Hay que ser justos y precisos. Los arrebatados por el vandalismo místico no han sido los mil quinientos millones de musulmanes, ni unos pocos millones, ni siquiera cientos de miles. El mayor número de víctimas de sus arrebatos, en todas su formas, sanguinarios o incruentos, se da entre sus propios correligionarios y las disidencias dentro de su religión conviven malamente y con frecuencia son tratadas con mayor furia de la que dedican a los infieles. Ni asomo de tolerancia para el "apóstata". En Pakistán las matanzas de chiítas son continuas y en todo el Magreb no hay una sola mezquita de esa importante rama del islam. En Madrid hay doce. El 99,99% de los musulmanes nunca ha cometido un acto de violencia física contra alguien de otra religión, por el hecho de serlo. Eso es muchísimo mejor que todo lo contrario, pero dista mucho de ser lo suficientemente bueno.

Queda todavía un intolerable margen de maldad, dentro del cual se inscribe el deslumbrador destello de la ausencia de condenas. Estamos todavía esperando un vendaval de fatuas que repudien rotundamente los actos de megaterrorismo cometidos antes y después de su culminación el 11-S y las correspondientes manifestaciones pacíficas pero masivas contra esa lacra que ensucia a todo el Islam. Algún tímido ejemplo hay de lo primero, pero lo que falta raya la infinitud. Mucho más de fondo es el problema de que la minoría de los que se ven impelidos a abominables acciones lo hacen en cumplimiento de mandatos y exhortaciones que creen encontrar literalmente en su libro sagrado, por los que recibirán el máximo premio en el otro mundo. Nada menos que 66 aleyas coránicas incitan a dar muerte a judíos y cristianos, según contaba ayer un profesor de islamismo en Más se perdió en Cuba.

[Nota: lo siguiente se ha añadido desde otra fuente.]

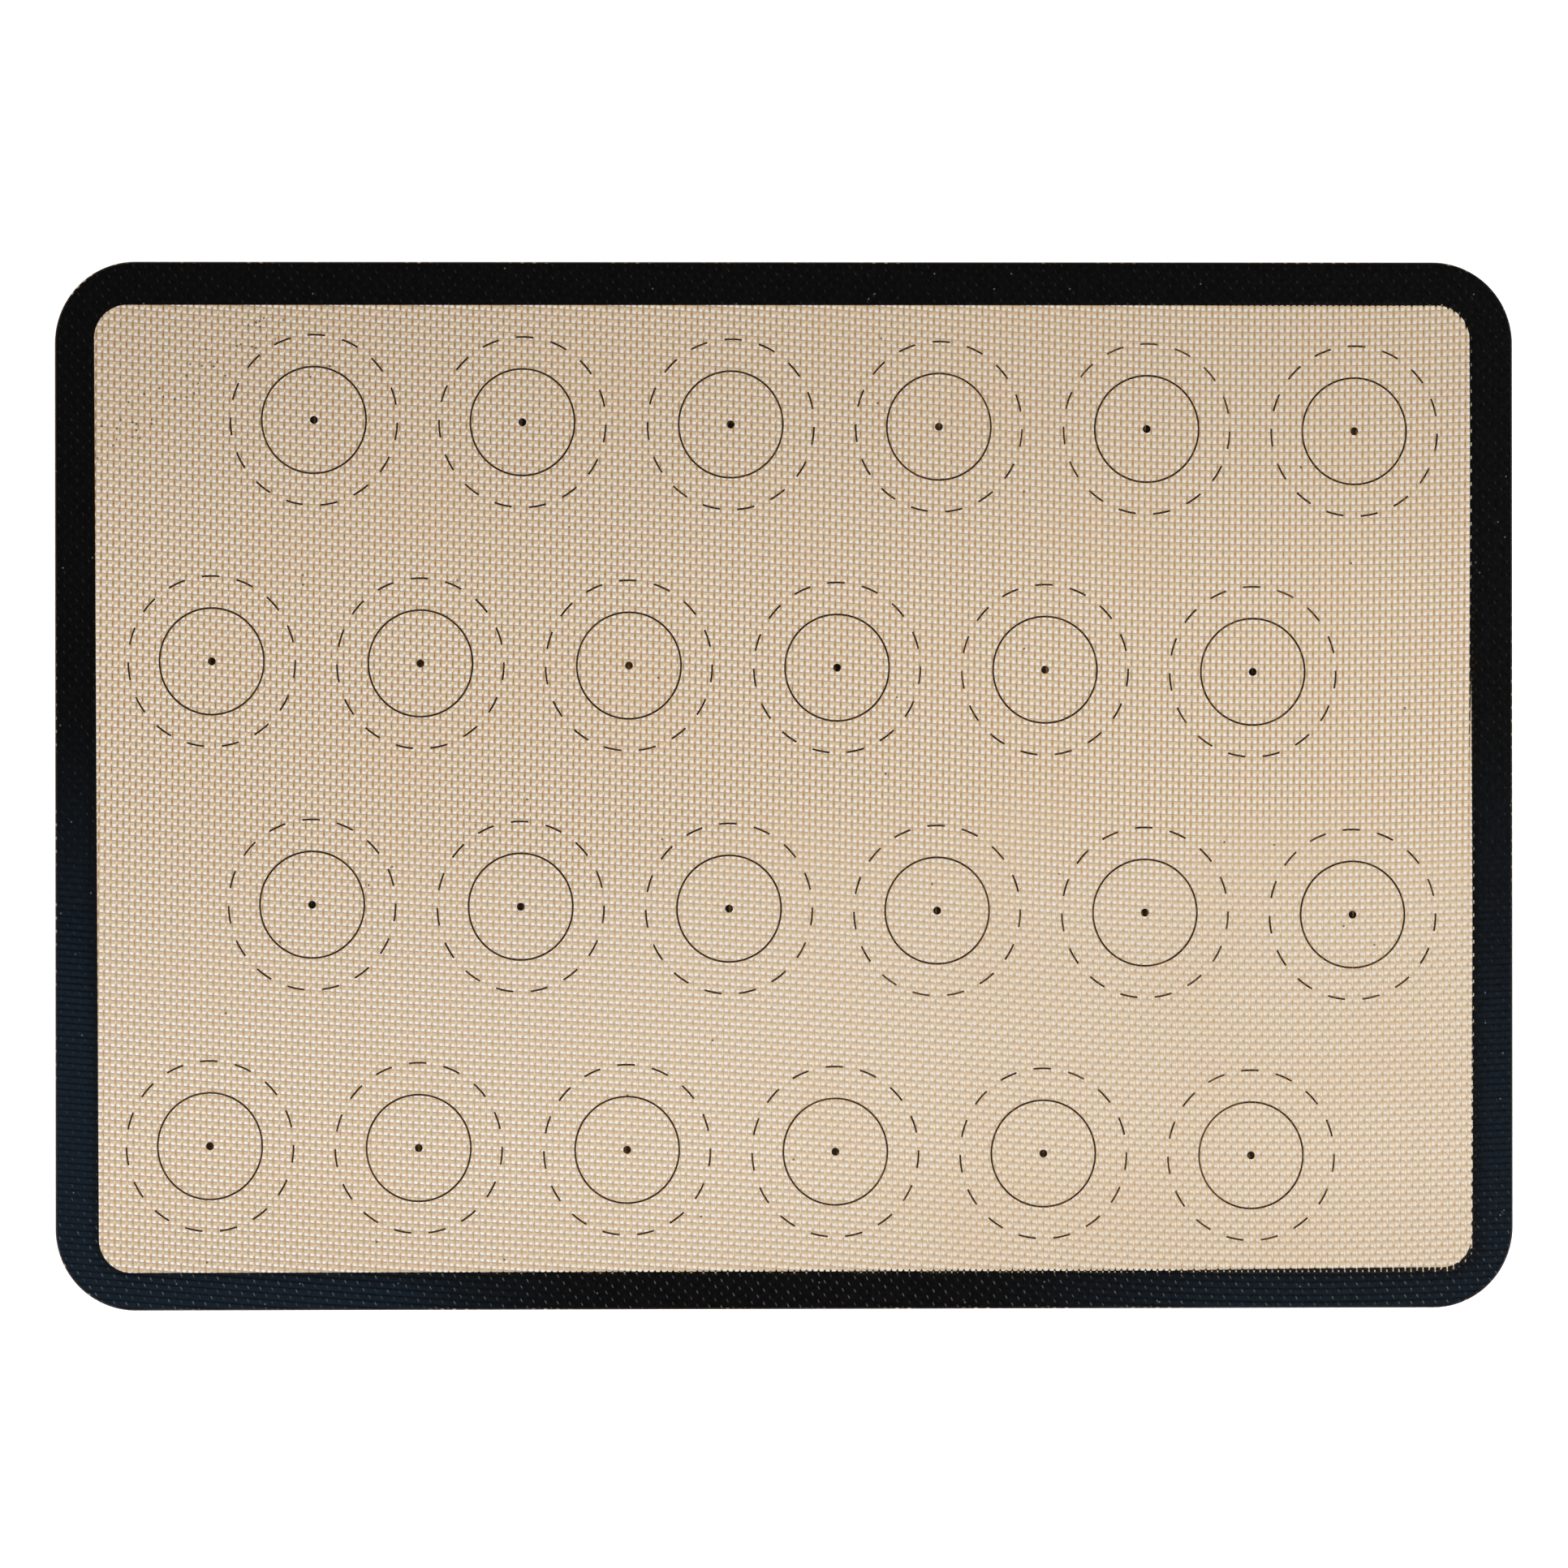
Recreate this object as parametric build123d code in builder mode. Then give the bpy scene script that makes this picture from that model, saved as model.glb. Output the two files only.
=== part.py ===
from build123d import *
import math
import os

os.makedirs("parts", exist_ok=True)

# Flexible baking mat, lying flat and seen from its printed face
# X runs along its length, Y along its width and Z up through its layers
# The origin is the middle of the face that lies on the tray, all lengths in mm
# The guide marks, their margins and the border add up to a 420 x 295 mm half-sheet mat

# Layers, the same above and below the cloth
cloth_thickness = 0.30
coat_thickness = 0.18
border_skin = 0.08

# Black border, printed a little out of square on the mat
mat_corner_radius = 23.0
side_border = 11.75
top_border = 12.1
bottom_border = 10.6
edge_wrap = 0.6
edge_round_share = 0.35
window_corner_radius = 9.5
window_lean_angle = 0.26

# Guide marks, printed on the coat inside the border
row_count = 4
column_count = 6
ink_thickness = 0.03
line_width = 0.5
centre_dot_diameter = 2.3
piping_diameter = 30.0
spread_room = 9.0
dash_count = 15
dash_angle = 10.9
first_dash_angle = 13.3
top_row_dash_turn = -2.4

# Layout of the guide marks, rows a little turned and columns a little leaning
column_gap = 12.0
row_gap = 20.2
row_stagger = 29.1
side_margin = 9.7
end_margin = 9.85
print_shift_x = -0.7
print_shift_y = 0.05
row_turn_angle = -0.60
column_lean_angle = -0.26

# Heights of the layers above the tray
bottom_coat_base = border_skin
cloth_base = bottom_coat_base + coat_thickness
top_coat_base = cloth_base + cloth_thickness
coat_top = top_coat_base + coat_thickness
mat_thickness = coat_top + border_skin

# Guide marks in their rows and columns
spread_diameter = piping_diameter + 2 * spread_room
column_pitch = spread_diameter + column_gap
row_pitch = spread_diameter + row_gap
print_length = (column_count - 1) * column_pitch + row_stagger + spread_diameter
print_width = (row_count - 1) * row_pitch + spread_diameter

# Open field round the guide marks, and the mat round the field
window_length = print_length + 2 * side_margin
window_width = print_width + 2 * end_margin
mat_length = window_length + 2 * side_border
mat_width = window_width + top_border + bottom_border
window_middle_y = (bottom_border - top_border) / 2
window_lean = window_width / 2 * math.tan(math.radians(window_lean_angle))
print_middle_x = print_shift_x
print_middle_y = window_middle_y + print_shift_y
print(f"mat {mat_length:.2f} x {mat_width:.2f} x {mat_thickness:.2f} mm")


def mat_outline(inset):
    """Sketch the mat's rounded outline, drawn in by the inset."""
    RectangleRounded(
        mat_length - 2 * inset, mat_width - 2 * inset, mat_corner_radius - inset
    )


def layer_plane(height):
    """Plane of a layer at a height above the tray."""
    return Plane.XY.offset(height)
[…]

Y eso que ambos, como "gentes del libro", tenemos un tratamiento especial en el Islam. Al fin y al cabo Moisés y Jesús son para Mahoma dos grandes precursores que sólo él supera. Ese tratamiento no pasa de una humillante tolerancia con drásticas limitaciones en los derechos civiles.

Los textos inspirados nos conducen al corazón de los creyentes. Frente al muy exiguo número de los que rechazan públicamente la barbarie, son incontables, por falta de métrica para medir lo insondable, los que justifican teológicamente las acciones violentas e incluso las celebran. Incontables pero infinidad de indicios apuntan a porcentajes muy altos. Una de las características fuertes de gran número de los discípulos de Mahoma es su sagrada alergia a la reciprocidad, sin duda de origen también canónico. Cualquier crítica es islamofobia, pero ellos no se recatan de innumerables muestras de intensa alterofobia practicante: la activa militancia contra lo distinto.

Frente a ello nuestra civilización parece, con frecuencia, que el valor que más apreciara fuera el de no tener ninguno, desde luego ninguno de los que la formó durante siglos. Exhibimos una blandura y pasividad de derrotado preventivo. Prácticamente no se informa de las atrocidades a las que están sometidos en muchos países arabo-islámicos los que viven la religión de la que procedemos. Ni importa ni conviene incomodar a los perpetradores. ¡Líbrenos Dios de islamofobias! Esa información sería el punto de arranque de cualquier reacción vital por nuestra parte, pero no estamos por la labor. Seguimos en el punto cero.